- Direction -
Write out the listing in full, matching it word for word.

———

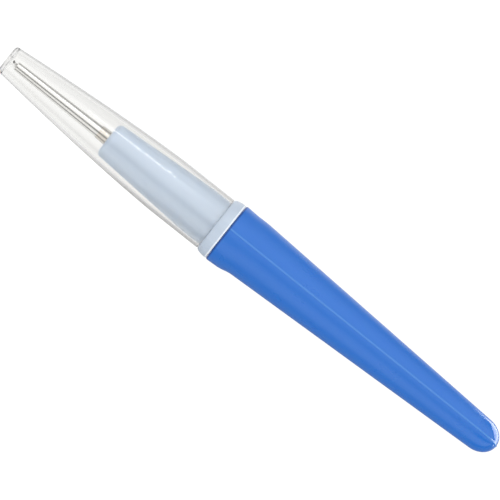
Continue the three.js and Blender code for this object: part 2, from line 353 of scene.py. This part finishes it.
# ---------------------------------------------------------------- nose, probe, film and cap
def nose_outline():
    back_radius = handle_radius(0) - COLLAR_INSET
    crest = -FACE_GAP - COLLAR_BACK_FILLET
    bore_radius = SHANK_ROOT_RADIUS + BOND_GAP + BOND_THICKNESS + BOND_GAP
    bore_end = TANG_END + BOND_GAP
    swell = back_radius - COLLAR_FRONT_RADIUS
    collar = arc(crest, COLLAR_FRONT_RADIUS, COLLAR_LENGTH + crest, swell, 180, 90, COLLAR_STEPS)
    back_centre = back_radius - COLLAR_BACK_FILLET
    back = arc(crest, back_centre, COLLAR_BACK_FILLET, COLLAR_BACK_FILLET, 90, 0, EDGE_STEPS)
    return rounded(
        [
            (bore_end, 0),
            (bore_end, bore_radius, SMALL_FILLET),
            (NOSE_FACE, bore_radius, BORE_MOUTH_FILLET),
            (NOSE_FACE, NOSE_FRONT_RADIUS, NOSE_FILLET),
            (-(COLLAR_LENGTH + SEAT_LENGTH), SEAT_RADIUS, SEAT_FRONT_FILLET),
            (-COLLAR_LENGTH, SEAT_RADIUS, SEAT_BACK_FILLET),
            (-COLLAR_LENGTH, COLLAR_FRONT_RADIUS),
            *collar[1:],
            *back[1:],
            (-FACE_GAP, SPIGOT_RADIUS, SMALL_FILLET),
            (SPIGOT_LENGTH, SPIGOT_RADIUS, SPIGOT_END_FILLET),
            (SPIGOT_LENGTH, CORE_RADIUS, CORE_MOUTH_FILLET),
            (bore_end + CORE_WEB, CORE_RADIUS, CORE_END_FILLET),
            (bore_end + CORE_WEB, 0),
        ],
        NOSE_FILLET_STEPS,
    )


def shank_radius(station):
    taper = (SHANK_ROOT_RADIUS - SHANK_TIP_RADIUS) / SHANK_LENGTH
    return SHANK_ROOT_RADIUS - taper * max(0.0, NOSE_FACE - station)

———

- Task output -
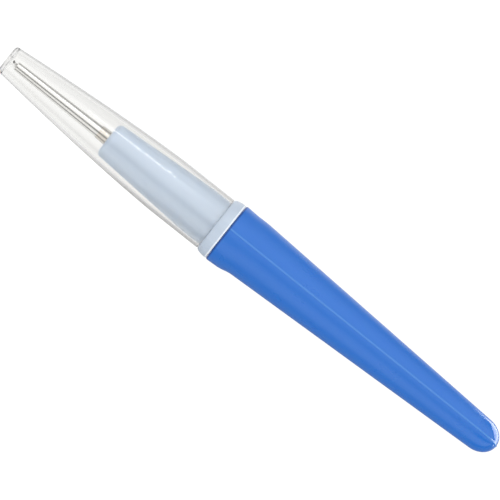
Continue the three.js and Blender code for this object: part 2, from line 353 of scene.py. This part finishes it.
# ---------------------------------------------------------------- nose, probe, film and cap
def nose_outline():
    back_radius = handle_radius(0) - COLLAR_INSET
    crest = -FACE_GAP - COLLAR_BACK_FILLET
    bore_radius = SHANK_ROOT_RADIUS + BOND_GAP + BOND_THICKNESS + BOND_GAP
    bore_end = TANG_END + BOND_GAP
    swell = back_radius - COLLAR_FRONT_RADIUS
    collar = arc(crest, COLLAR_FRONT_RADIUS, COLLAR_LENGTH + crest, swell, 180, 90, COLLAR_STEPS)
    back_centre = back_radius - COLLAR_BACK_FILLET
    back = arc(crest, back_centre, COLLAR_BACK_FILLET, COLLAR_BACK_FILLET, 90, 0, EDGE_STEPS)
    return rounded(
        [
            (bore_end, 0),
            (bore_end, bore_radius, SMALL_FILLET),
            (NOSE_FACE, bore_radius, BORE_MOUTH_FILLET),
            (NOSE_FACE, NOSE_FRONT_RADIUS, NOSE_FILLET),
            (-(COLLAR_LENGTH + SEAT_LENGTH), SEAT_RADIUS, SEAT_FRONT_FILLET),
            (-COLLAR_LENGTH, SEAT_RADIUS, SEAT_BACK_FILLET),
            (-COLLAR_LENGTH, COLLAR_FRONT_RADIUS),
            *collar[1:],
            *back[1:],
            (-FACE_GAP, SPIGOT_RADIUS, SMALL_FILLET),
            (SPIGOT_LENGTH, SPIGOT_RADIUS, SPIGOT_END_FILLET),
            (SPIGOT_LENGTH, CORE_RADIUS, CORE_MOUTH_FILLET),
            (bore_end + CORE_WEB, CORE_RADIUS, CORE_END_FILLET),
            (bore_end + CORE_WEB, 0),
        ],
        NOSE_FILLET_STEPS,
    )


def shank_radius(station):
    taper = (SHANK_ROOT_RADIUS - SHANK_TIP_RADIUS) / SHANK_LENGTH
    return SHANK_ROOT_RADIUS - taper * max(0.0, NOSE_FACE - station)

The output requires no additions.